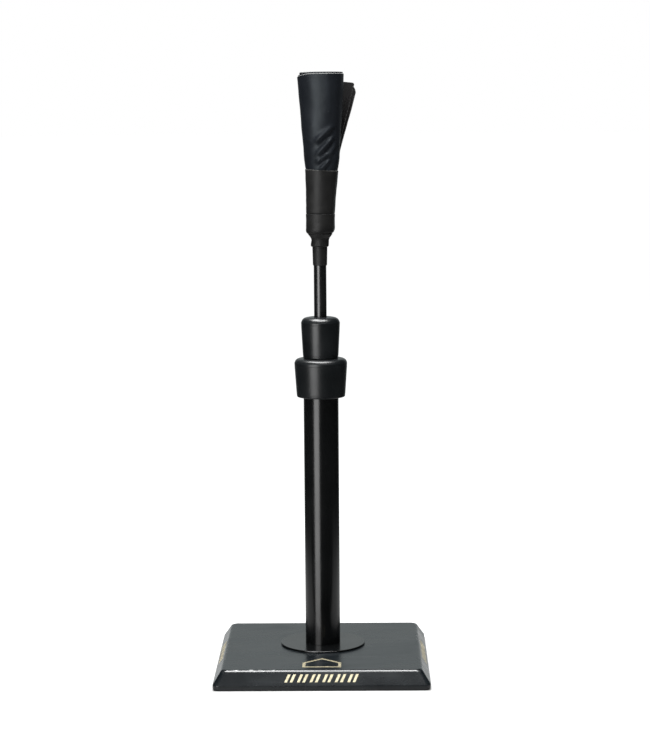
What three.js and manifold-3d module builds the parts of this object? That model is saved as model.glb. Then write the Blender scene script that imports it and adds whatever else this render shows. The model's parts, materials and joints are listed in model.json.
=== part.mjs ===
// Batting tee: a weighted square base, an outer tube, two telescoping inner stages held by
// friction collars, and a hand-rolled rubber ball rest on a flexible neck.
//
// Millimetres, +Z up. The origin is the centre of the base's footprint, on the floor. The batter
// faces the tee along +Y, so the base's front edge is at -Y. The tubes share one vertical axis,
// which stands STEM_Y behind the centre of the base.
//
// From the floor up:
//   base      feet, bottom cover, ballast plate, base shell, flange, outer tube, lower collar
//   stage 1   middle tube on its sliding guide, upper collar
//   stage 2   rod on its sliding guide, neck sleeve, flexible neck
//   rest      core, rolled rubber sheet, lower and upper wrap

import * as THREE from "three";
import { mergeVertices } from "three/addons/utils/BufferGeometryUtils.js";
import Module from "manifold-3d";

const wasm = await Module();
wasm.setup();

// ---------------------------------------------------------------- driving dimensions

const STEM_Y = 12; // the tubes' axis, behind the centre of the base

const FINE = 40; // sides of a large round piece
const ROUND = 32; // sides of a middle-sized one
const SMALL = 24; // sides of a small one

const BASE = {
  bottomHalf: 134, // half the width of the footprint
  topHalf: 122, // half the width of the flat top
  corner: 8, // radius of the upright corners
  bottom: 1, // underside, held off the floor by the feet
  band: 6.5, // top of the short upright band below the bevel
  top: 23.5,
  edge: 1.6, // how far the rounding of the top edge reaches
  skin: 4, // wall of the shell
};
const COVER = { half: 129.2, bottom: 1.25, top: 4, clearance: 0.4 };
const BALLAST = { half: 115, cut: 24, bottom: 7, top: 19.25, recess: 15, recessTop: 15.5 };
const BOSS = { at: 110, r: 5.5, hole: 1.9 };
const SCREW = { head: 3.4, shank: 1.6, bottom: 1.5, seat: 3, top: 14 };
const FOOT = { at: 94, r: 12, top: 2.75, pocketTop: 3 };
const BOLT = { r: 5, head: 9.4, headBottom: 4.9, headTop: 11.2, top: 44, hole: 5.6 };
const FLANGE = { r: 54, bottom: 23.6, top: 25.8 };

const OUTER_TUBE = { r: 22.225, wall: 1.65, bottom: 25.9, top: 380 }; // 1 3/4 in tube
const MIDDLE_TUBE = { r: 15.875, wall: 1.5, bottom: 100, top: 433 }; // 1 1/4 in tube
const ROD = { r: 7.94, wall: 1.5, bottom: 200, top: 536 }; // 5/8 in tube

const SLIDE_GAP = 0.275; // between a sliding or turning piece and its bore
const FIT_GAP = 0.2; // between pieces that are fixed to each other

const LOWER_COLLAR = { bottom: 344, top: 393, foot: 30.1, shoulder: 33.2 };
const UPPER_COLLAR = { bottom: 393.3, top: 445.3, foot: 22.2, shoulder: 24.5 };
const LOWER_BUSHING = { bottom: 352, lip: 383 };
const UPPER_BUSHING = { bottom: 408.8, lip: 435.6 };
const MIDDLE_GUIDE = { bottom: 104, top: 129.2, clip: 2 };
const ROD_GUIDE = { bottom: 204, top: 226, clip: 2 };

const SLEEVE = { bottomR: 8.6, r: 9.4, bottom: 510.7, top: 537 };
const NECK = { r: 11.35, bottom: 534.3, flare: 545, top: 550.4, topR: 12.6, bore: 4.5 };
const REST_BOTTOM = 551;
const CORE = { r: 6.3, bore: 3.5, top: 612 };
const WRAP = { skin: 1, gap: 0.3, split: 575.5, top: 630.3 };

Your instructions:
Return the material in full, exactly as shown.

Correct response:
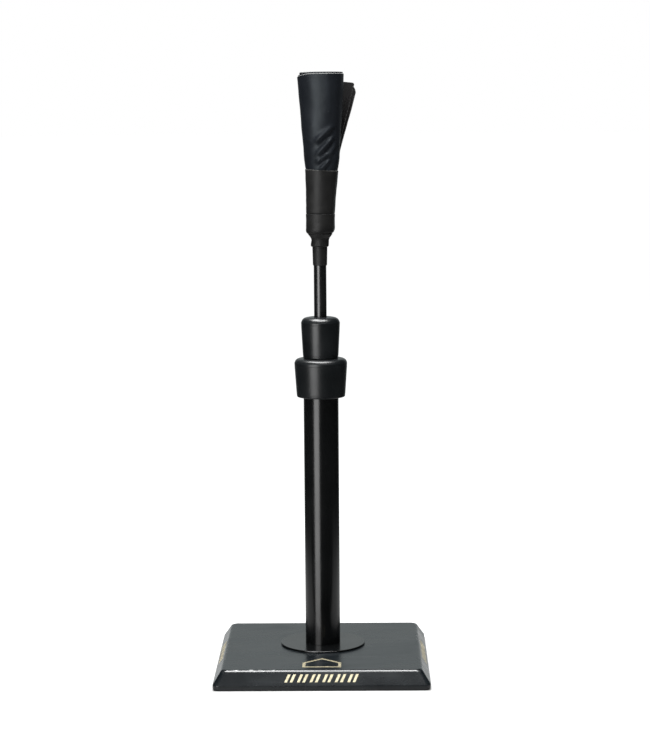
What three.js and manifold-3d module builds the parts of this object? That model is saved as model.glb. Then write the Blender scene script that imports it and adds whatever else this render shows. The model's parts, materials and joints are listed in model.json.
=== part.mjs ===
// Batting tee: a weighted square base, an outer tube, two telescoping inner stages held by
// friction collars, and a hand-rolled rubber ball rest on a flexible neck.
//
// Millimetres, +Z up. The origin is the centre of the base's footprint, on the floor. The batter
// faces the tee along +Y, so the base's front edge is at -Y. The tubes share one vertical axis,
// which stands STEM_Y behind the centre of the base.
//
// From the floor up:
//   base      feet, bottom cover, ballast plate, base shell, flange, outer tube, lower collar
//   stage 1   middle tube on its sliding guide, upper collar
//   stage 2   rod on its sliding guide, neck sleeve, flexible neck
//   rest      core, rolled rubber sheet, lower and upper wrap

import * as THREE from "three";
import { mergeVertices } from "three/addons/utils/BufferGeometryUtils.js";
import Module from "manifold-3d";

const wasm = await Module();
wasm.setup();

// ---------------------------------------------------------------- driving dimensions

const STEM_Y = 12; // the tubes' axis, behind the centre of the base

const FINE = 40; // sides of a large round piece
const ROUND = 32; // sides of a middle-sized one
const SMALL = 24; // sides of a small one

const BASE = {
  bottomHalf: 134, // half the width of the footprint
  topHalf: 122, // half the width of the flat top
  corner: 8, // radius of the upright corners
  bottom: 1, // underside, held off the floor by the feet
  band: 6.5, // top of the short upright band below the bevel
  top: 23.5,
  edge: 1.6, // how far the rounding of the top edge reaches
  skin: 4, // wall of the shell
};
const COVER = { half: 129.2, bottom: 1.25, top: 4, clearance: 0.4 };
const BALLAST = { half: 115, cut: 24, bottom: 7, top: 19.25, recess: 15, recessTop: 15.5 };
const BOSS = { at: 110, r: 5.5, hole: 1.9 };
const SCREW = { head: 3.4, shank: 1.6, bottom: 1.5, seat: 3, top: 14 };
const FOOT = { at: 94, r: 12, top: 2.75, pocketTop: 3 };
const BOLT = { r: 5, head: 9.4, headBottom: 4.9, headTop: 11.2, top: 44, hole: 5.6 };
const FLANGE = { r: 54, bottom: 23.6, top: 25.8 };

const OUTER_TUBE = { r: 22.225, wall: 1.65, bottom: 25.9, top: 380 }; // 1 3/4 in tube
const MIDDLE_TUBE = { r: 15.875, wall: 1.5, bottom: 100, top: 433 }; // 1 1/4 in tube
const ROD = { r: 7.94, wall: 1.5, bottom: 200, top: 536 }; // 5/8 in tube

const SLIDE_GAP = 0.275; // between a sliding or turning piece and its bore
const FIT_GAP = 0.2; // between pieces that are fixed to each other

const LOWER_COLLAR = { bottom: 344, top: 393, foot: 30.1, shoulder: 33.2 };
const UPPER_COLLAR = { bottom: 393.3, top: 445.3, foot: 22.2, shoulder: 24.5 };
const LOWER_BUSHING = { bottom: 352, lip: 383 };
const UPPER_BUSHING = { bottom: 408.8, lip: 435.6 };
const MIDDLE_GUIDE = { bottom: 104, top: 129.2, clip: 2 };
const ROD_GUIDE = { bottom: 204, top: 226, clip: 2 };

const SLEEVE = { bottomR: 8.6, r: 9.4, bottom: 510.7, top: 537 };
const NECK = { r: 11.35, bottom: 534.3, flare: 545, top: 550.4, topR: 12.6, bore: 4.5 };
const REST_BOTTOM = 551;
const CORE = { r: 6.3, bore: 3.5, top: 612 };
const WRAP = { skin: 1, gap: 0.3, split: 575.5, top: 630.3 };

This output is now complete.